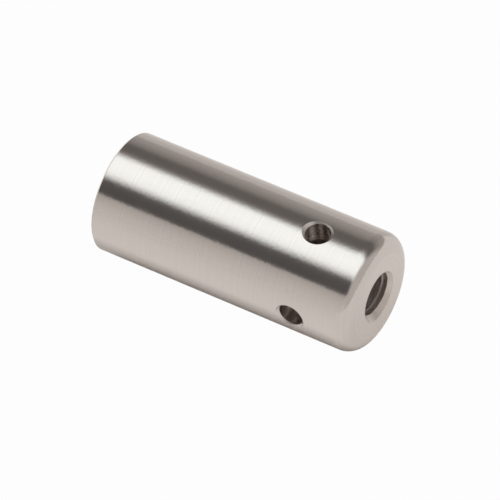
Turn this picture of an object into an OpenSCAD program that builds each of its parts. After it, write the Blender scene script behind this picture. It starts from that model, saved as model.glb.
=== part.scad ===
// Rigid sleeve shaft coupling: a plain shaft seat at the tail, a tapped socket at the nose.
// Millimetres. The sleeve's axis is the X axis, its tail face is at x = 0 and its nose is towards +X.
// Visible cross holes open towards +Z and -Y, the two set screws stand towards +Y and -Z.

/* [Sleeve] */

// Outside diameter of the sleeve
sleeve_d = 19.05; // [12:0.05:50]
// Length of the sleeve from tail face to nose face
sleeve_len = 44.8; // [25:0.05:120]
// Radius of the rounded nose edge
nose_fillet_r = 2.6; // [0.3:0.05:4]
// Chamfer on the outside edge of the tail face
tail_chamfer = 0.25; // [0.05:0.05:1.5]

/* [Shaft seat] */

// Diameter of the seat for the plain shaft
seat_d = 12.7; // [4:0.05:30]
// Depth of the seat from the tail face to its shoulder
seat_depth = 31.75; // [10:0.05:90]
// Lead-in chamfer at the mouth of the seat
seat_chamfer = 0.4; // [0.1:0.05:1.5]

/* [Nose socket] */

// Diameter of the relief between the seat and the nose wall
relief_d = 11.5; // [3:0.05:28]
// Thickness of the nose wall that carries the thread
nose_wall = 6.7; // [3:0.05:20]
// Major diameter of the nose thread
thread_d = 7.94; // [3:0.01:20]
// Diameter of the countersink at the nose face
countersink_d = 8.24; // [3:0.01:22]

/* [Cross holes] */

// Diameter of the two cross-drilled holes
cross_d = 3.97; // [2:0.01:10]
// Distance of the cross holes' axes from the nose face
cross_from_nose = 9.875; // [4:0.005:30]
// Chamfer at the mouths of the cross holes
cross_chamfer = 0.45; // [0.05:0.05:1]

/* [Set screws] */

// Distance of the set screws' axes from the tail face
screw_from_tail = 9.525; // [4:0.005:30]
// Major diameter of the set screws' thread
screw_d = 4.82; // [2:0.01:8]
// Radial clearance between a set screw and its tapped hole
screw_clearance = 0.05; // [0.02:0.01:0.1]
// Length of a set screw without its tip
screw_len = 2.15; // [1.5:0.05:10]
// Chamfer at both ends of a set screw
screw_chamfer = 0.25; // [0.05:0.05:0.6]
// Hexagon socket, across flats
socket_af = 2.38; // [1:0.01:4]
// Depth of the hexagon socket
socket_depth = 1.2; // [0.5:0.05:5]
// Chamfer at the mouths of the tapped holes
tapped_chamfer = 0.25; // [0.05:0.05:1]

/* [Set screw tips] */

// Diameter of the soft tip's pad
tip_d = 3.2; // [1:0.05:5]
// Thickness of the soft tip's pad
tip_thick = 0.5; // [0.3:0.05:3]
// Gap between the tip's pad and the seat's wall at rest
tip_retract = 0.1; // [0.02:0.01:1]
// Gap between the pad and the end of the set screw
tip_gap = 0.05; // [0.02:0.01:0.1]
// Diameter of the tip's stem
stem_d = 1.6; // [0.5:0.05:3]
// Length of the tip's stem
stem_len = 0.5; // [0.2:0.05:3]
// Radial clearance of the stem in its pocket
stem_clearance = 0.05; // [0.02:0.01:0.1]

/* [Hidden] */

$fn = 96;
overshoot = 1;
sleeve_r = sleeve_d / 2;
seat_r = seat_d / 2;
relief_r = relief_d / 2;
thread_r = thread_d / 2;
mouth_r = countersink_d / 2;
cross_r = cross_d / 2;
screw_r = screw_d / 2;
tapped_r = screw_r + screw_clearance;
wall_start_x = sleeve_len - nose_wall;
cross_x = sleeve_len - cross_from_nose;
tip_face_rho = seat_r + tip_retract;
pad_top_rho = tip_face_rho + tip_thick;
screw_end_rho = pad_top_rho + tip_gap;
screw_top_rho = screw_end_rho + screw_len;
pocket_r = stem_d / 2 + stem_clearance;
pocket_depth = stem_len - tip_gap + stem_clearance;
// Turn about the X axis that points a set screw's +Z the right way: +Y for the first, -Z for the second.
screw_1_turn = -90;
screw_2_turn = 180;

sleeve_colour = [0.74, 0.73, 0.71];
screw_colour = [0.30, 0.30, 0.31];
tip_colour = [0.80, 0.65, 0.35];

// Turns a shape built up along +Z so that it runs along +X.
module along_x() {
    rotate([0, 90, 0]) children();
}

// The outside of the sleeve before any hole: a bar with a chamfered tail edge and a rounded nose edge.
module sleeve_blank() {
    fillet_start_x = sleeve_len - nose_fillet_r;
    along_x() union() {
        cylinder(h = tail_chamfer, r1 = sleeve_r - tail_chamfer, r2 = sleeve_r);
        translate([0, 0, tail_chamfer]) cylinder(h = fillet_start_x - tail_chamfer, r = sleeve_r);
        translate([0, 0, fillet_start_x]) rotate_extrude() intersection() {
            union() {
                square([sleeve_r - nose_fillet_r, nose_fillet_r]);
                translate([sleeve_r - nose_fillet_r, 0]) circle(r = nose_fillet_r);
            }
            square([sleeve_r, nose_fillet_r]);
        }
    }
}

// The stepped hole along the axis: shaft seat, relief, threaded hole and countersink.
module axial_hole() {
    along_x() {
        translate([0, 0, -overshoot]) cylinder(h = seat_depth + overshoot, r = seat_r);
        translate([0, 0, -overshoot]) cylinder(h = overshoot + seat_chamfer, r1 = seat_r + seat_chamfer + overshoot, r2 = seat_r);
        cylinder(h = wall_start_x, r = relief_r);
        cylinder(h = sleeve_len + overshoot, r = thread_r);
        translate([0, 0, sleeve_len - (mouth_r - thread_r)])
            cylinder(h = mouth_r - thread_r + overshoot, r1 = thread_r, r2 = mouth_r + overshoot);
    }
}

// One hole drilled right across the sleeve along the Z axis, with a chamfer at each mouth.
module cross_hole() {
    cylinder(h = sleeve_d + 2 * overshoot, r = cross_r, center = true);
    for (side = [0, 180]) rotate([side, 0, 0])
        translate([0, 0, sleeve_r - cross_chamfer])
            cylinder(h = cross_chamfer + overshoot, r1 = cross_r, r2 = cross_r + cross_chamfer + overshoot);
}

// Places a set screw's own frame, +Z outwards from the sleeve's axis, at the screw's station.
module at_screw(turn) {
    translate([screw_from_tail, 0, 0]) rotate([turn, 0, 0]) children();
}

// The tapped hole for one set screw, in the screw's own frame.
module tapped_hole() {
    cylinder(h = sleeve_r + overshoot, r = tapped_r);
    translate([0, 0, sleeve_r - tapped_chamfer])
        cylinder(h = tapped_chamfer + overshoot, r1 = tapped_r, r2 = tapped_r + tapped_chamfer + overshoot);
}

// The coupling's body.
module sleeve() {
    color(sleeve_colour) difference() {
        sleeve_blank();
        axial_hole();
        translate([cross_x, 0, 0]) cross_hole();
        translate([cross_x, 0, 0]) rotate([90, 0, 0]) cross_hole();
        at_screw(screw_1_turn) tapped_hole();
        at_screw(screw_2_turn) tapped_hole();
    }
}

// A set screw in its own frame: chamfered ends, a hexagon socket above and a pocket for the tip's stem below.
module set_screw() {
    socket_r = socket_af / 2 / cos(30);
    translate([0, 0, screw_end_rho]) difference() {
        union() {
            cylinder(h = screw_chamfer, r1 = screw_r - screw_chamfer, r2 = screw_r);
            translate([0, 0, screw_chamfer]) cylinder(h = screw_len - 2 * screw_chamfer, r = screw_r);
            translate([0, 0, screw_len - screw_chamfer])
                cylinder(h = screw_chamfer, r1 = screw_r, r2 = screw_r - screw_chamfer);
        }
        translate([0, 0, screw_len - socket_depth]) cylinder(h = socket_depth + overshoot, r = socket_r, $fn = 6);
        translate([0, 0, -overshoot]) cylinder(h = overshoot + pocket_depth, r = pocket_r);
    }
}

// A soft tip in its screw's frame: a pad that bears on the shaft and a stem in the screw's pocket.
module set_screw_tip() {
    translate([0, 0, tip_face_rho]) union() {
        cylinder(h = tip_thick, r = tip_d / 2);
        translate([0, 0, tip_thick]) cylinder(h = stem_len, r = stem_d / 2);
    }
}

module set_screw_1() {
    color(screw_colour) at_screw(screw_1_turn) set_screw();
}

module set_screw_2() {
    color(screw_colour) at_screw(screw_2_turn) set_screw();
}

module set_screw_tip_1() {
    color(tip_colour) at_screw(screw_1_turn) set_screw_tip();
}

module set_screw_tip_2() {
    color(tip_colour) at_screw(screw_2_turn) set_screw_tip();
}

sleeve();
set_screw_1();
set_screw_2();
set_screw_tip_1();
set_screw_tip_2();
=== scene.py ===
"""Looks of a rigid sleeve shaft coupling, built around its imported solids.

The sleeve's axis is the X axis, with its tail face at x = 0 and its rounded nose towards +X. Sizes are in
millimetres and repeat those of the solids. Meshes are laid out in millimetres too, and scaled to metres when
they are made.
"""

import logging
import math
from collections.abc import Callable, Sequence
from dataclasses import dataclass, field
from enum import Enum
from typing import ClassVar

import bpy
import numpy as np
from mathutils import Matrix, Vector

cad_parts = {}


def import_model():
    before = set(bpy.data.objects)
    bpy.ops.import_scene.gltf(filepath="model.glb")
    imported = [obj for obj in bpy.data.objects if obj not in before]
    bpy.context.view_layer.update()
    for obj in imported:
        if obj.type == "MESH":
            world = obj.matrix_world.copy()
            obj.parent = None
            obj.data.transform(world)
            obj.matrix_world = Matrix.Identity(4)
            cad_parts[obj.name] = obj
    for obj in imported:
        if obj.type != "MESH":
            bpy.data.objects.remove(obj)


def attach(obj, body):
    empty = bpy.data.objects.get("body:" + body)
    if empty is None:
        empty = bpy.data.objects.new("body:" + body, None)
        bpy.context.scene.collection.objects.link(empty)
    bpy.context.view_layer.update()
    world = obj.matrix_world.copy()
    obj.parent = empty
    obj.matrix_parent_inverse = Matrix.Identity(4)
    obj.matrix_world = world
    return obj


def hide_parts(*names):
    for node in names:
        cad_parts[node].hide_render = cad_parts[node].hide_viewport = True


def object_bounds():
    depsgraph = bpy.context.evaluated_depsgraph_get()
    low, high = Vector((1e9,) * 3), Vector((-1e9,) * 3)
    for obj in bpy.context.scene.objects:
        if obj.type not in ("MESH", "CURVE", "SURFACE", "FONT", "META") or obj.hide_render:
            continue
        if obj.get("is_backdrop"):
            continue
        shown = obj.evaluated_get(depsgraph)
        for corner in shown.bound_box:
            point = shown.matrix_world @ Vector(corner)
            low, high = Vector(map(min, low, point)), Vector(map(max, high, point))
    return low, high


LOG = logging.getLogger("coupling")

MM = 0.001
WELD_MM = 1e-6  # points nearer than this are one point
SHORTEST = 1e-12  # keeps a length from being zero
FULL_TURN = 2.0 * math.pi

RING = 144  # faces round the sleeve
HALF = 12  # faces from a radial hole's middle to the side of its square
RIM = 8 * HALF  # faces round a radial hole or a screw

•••

**YOUR INSTRUCTIONS**
Exactly reproduce the stretch from the line with "color(screw_colour) at_screw(screw_1_turn) set_screw();" through the line with "before = set(bpy.data.objects)", including both ends and nothing else.

**CORRECT OUTPUT**
    color(screw_colour) at_screw(screw_1_turn) set_screw();
}

module set_screw_2() {
    color(screw_colour) at_screw(screw_2_turn) set_screw();
}

module set_screw_tip_1() {
    color(tip_colour) at_screw(screw_1_turn) set_screw_tip();
}

module set_screw_tip_2() {
    color(tip_colour) at_screw(screw_2_turn) set_screw_tip();
}

sleeve();
set_screw_1();
set_screw_2();
set_screw_tip_1();
set_screw_tip_2();
=== scene.py ===
"""Looks of a rigid sleeve shaft coupling, built around its imported solids.

The sleeve's axis is the X axis, with its tail face at x = 0 and its rounded nose towards +X. Sizes are in
millimetres and repeat those of the solids. Meshes are laid out in millimetres too, and scaled to metres when
they are made.
"""

import logging
import math
from collections.abc import Callable, Sequence
from dataclasses import dataclass, field
from enum import Enum
from typing import ClassVar

import bpy
import numpy as np
from mathutils import Matrix, Vector

cad_parts = {}


def import_model():
    before = set(bpy.data.objects)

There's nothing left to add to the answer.